Sayangnya, inilah kelemahan mendasar Manassa saya kira, hingga usianya yang ke-12 ini Manassa belum memiliki Homepage untuk lebih memperkenalkan kiprahnya selama ini ke khalayak yang lebih luas, saya tidak ingin mencari tahu mengapa, yang jelas, inilah yang saya janjikan untuk Manassa ke depan: go international!
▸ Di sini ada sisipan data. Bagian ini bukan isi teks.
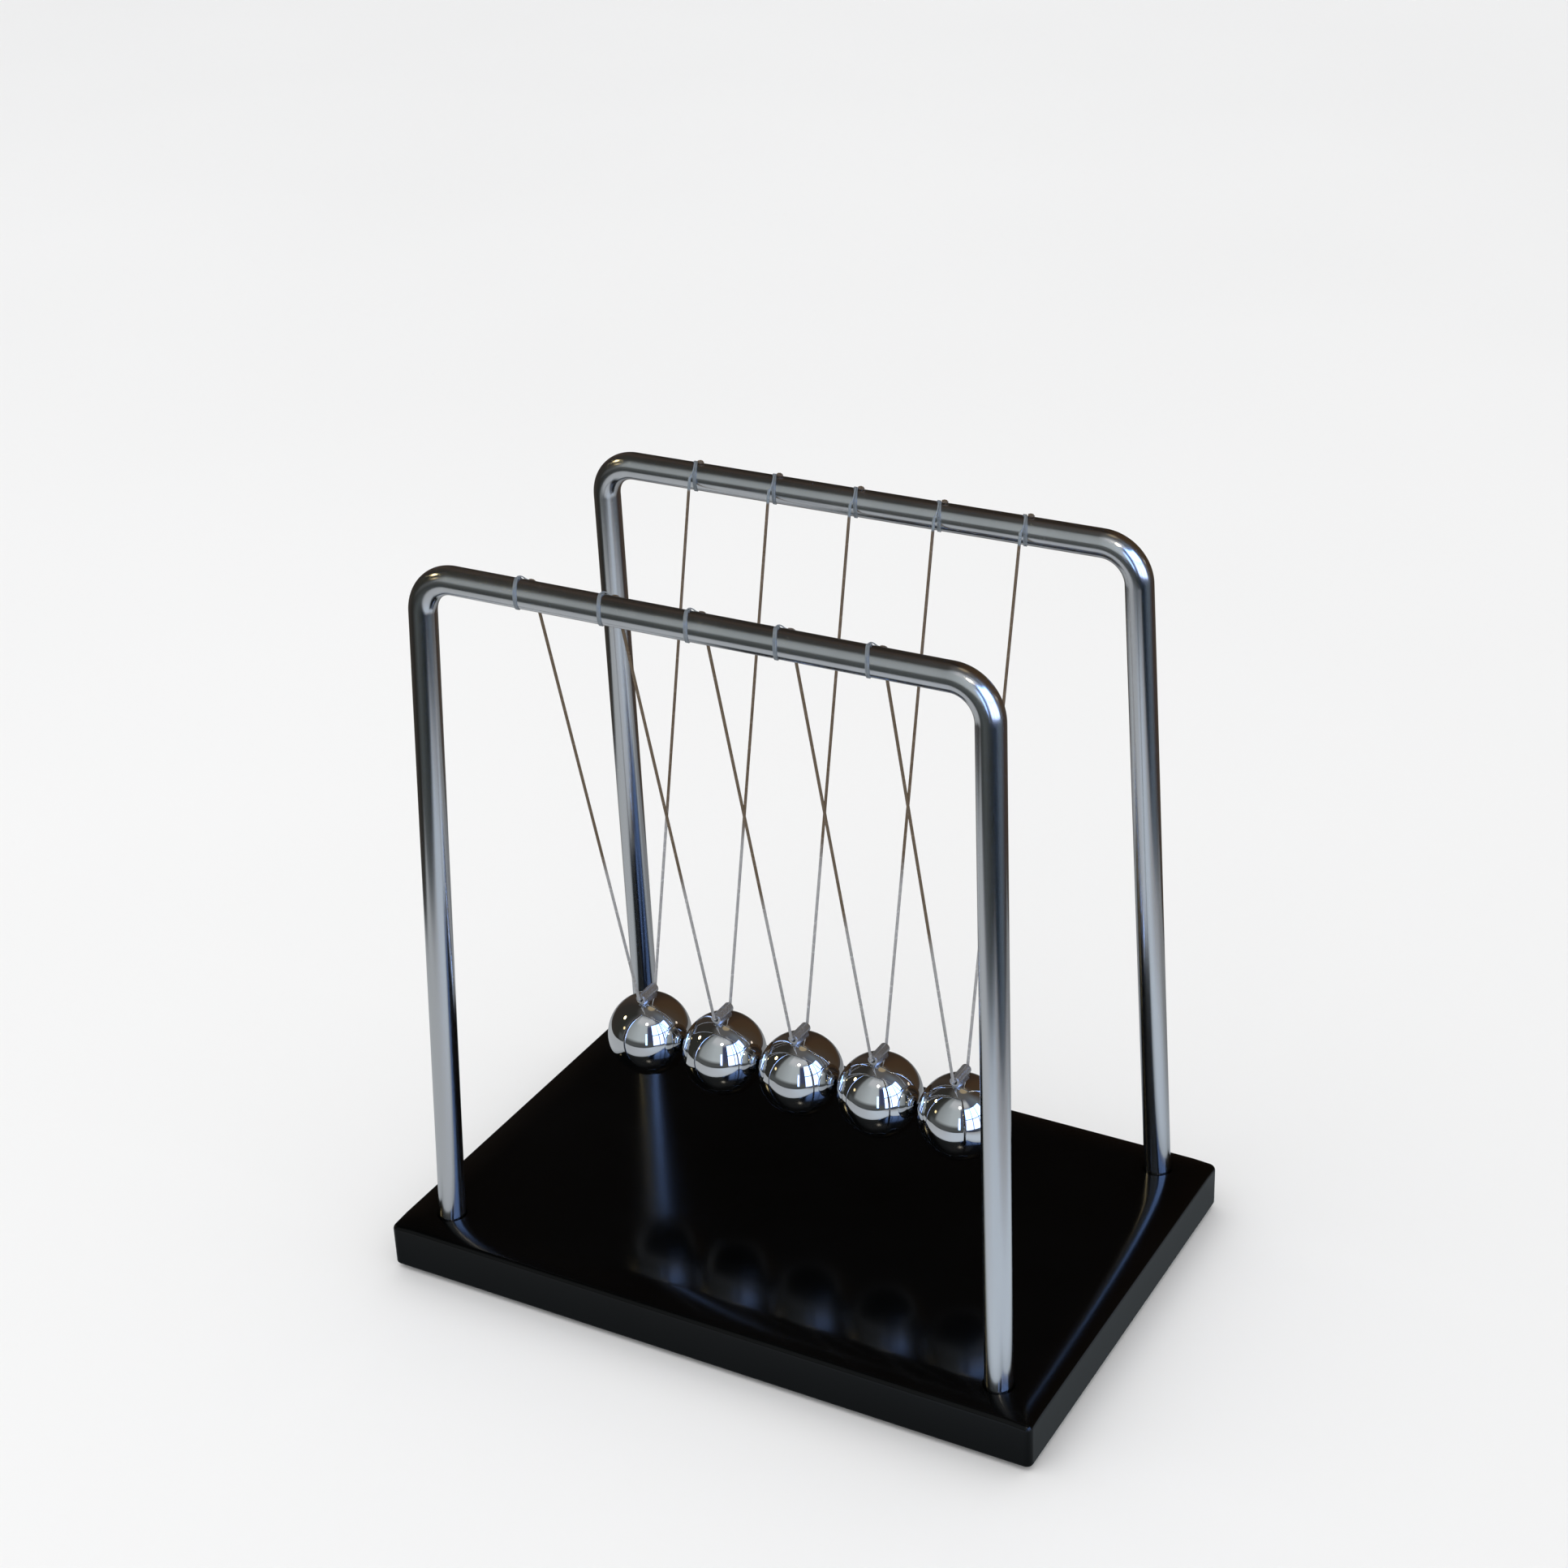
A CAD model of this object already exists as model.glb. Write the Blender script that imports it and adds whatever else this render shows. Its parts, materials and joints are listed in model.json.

Sejauh ini, kolega saya dari Leipzig University di Jerman sudah menyatakan komitmennya untuk menjalin kerja sama dengan Manassa. Kebetulan, Universitas di sebelah Timur Jerman ini memang memiliki perhatian serius terhadap kajian naskah-naskah ketimuran. Konon, koleksi naskah di Perpustakaan Universitas Leipzig kini mencapai lebih dari 3000 buah, yang terdiri dari naskah berbahasa Arab, Persia, dan Turki. Sebanyak 55 naskah Arab dan Persia dari koleksinya itu kini dapat dibaca secara gratis melalui situsnya di sini.

Itulah juga yang ingin dilakukan oleh Manassa, memfasilitasi para peneliti tentang Indonesia khususnya, dan Asia Tenggara umumnya, agar kelak dapat mudah mengakses sumber-sumber lokal yang selama ini sering "disembunyikan" oleh para pemilik naskah tersebut karena dianggap keramat.

Kini, saya dan kawan-kawan siap membentangkan tangan untuk menjalin kerja sama dengan pihak mana pun, demi masa depan kebudayaan yang lebih baik. Salam

Print This Page

1 Kommentare:

ARISTIONO NUGROHO said...

Terimakasih informasinya.
Dalam konteks modern, filologi merupakan ilmu yang penting, untuk menguak pemikiran, sikap, dan perilaku masyarakat masa lalu.
Sejarah masa lalu penting, agar manusia dapat merancang hari ini, dan menciptakan kemajuan di masa depan.